▶ **WRITTEN PROBLEM**
All the data should come back exactly as it was given.

— Begin TASK INPUTS —

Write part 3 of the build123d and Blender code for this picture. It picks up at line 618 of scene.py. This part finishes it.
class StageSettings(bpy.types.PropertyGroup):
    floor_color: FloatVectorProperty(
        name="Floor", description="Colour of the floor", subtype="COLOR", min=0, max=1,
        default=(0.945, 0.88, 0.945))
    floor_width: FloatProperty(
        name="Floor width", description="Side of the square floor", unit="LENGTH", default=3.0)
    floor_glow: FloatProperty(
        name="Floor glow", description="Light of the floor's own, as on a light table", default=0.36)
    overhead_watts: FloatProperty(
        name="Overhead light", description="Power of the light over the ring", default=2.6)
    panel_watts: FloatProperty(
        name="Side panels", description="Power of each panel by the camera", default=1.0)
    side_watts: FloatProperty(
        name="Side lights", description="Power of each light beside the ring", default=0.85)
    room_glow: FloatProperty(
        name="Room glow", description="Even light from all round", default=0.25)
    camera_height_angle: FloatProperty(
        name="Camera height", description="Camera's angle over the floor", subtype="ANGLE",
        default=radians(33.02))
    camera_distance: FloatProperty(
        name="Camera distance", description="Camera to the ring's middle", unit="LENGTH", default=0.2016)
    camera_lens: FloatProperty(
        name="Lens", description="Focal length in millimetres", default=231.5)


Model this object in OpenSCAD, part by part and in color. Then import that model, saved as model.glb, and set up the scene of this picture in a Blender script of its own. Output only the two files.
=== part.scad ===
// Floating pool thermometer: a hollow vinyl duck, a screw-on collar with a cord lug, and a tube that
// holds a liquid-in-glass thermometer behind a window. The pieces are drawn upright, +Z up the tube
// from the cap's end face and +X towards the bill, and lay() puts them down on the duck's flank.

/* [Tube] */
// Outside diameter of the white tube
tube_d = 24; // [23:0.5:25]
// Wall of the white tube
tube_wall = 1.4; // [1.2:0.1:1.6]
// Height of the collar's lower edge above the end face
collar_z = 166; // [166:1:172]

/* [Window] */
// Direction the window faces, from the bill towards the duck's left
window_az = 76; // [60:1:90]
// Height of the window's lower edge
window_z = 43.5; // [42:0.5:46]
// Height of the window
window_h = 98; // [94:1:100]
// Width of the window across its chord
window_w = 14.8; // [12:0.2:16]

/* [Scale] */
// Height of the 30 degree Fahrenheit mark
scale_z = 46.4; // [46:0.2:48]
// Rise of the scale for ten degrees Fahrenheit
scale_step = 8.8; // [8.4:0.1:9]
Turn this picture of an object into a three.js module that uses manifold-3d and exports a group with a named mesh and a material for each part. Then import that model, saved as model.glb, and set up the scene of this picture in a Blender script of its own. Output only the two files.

— End TASK INPUTS —

▶ **THE REPLY**
Write part 3 of the build123d and Blender code for this picture. It picks up at line 618 of scene.py. This part finishes it.
class StageSettings(bpy.types.PropertyGroup):
    floor_color: FloatVectorProperty(
        name="Floor", description="Colour of the floor", subtype="COLOR", min=0, max=1,
        default=(0.945, 0.88, 0.945))
    floor_width: FloatProperty(
        name="Floor width", description="Side of the square floor", unit="LENGTH", default=3.0)
    floor_glow: FloatProperty(
        name="Floor glow", description="Light of the floor's own, as on a light table", default=0.36)
    overhead_watts: FloatProperty(
        name="Overhead light", description="Power of the light over the ring", default=2.6)
    panel_watts: FloatProperty(
        name="Side panels", description="Power of each panel by the camera", default=1.0)
    side_watts: FloatProperty(
        name="Side lights", description="Power of each light beside the ring", default=0.85)
    room_glow: FloatProperty(
        name="Room glow", description="Even light from all round", default=0.25)
    camera_height_angle: FloatProperty(
        name="Camera height", description="Camera's angle over the floor", subtype="ANGLE",
        default=radians(33.02))
    camera_distance: FloatProperty(
        name="Camera distance", description="Camera to the ring's middle", unit="LENGTH", default=0.2016)
    camera_lens: FloatProperty(
        name="Lens", description="Focal length in millimetres", default=231.5)


Model this object in OpenSCAD, part by part and in color. Then import that model, saved as model.glb, and set up the scene of this picture in a Blender script of its own. Output only the two files.
=== part.scad ===
// Floating pool thermometer: a hollow vinyl duck, a screw-on collar with a cord lug, and a tube that
// holds a liquid-in-glass thermometer behind a window. The pieces are drawn upright, +Z up the tube
// from the cap's end face and +X towards the bill, and lay() puts them down on the duck's flank.

/* [Tube] */
// Outside diameter of the white tube
tube_d = 24; // [23:0.5:25]
// Wall of the white tube
tube_wall = 1.4; // [1.2:0.1:1.6]
// Height of the collar's lower edge above the end face
collar_z = 166; // [166:1:172]

/* [Window] */
// Direction the window faces, from the bill towards the duck's left
window_az = 76; // [60:1:90]
// Height of the window's lower edge
window_z = 43.5; // [42:0.5:46]
// Height of the window
window_h = 98; // [94:1:100]
// Width of the window across its chord
window_w = 14.8; // [12:0.2:16]

/* [Scale] */
// Height of the 30 degree Fahrenheit mark
scale_z = 46.4; // [46:0.2:48]
// Rise of the scale for ten degrees Fahrenheit
scale_step = 8.8; // [8.4:0.1:9]
Turn this picture of an object into a three.js module that uses manifold-3d and exports a group with a named mesh and a material for each part. Then import that model, saved as model.glb, and set up the scene of this picture in a Blender script of its own. Output only the two files.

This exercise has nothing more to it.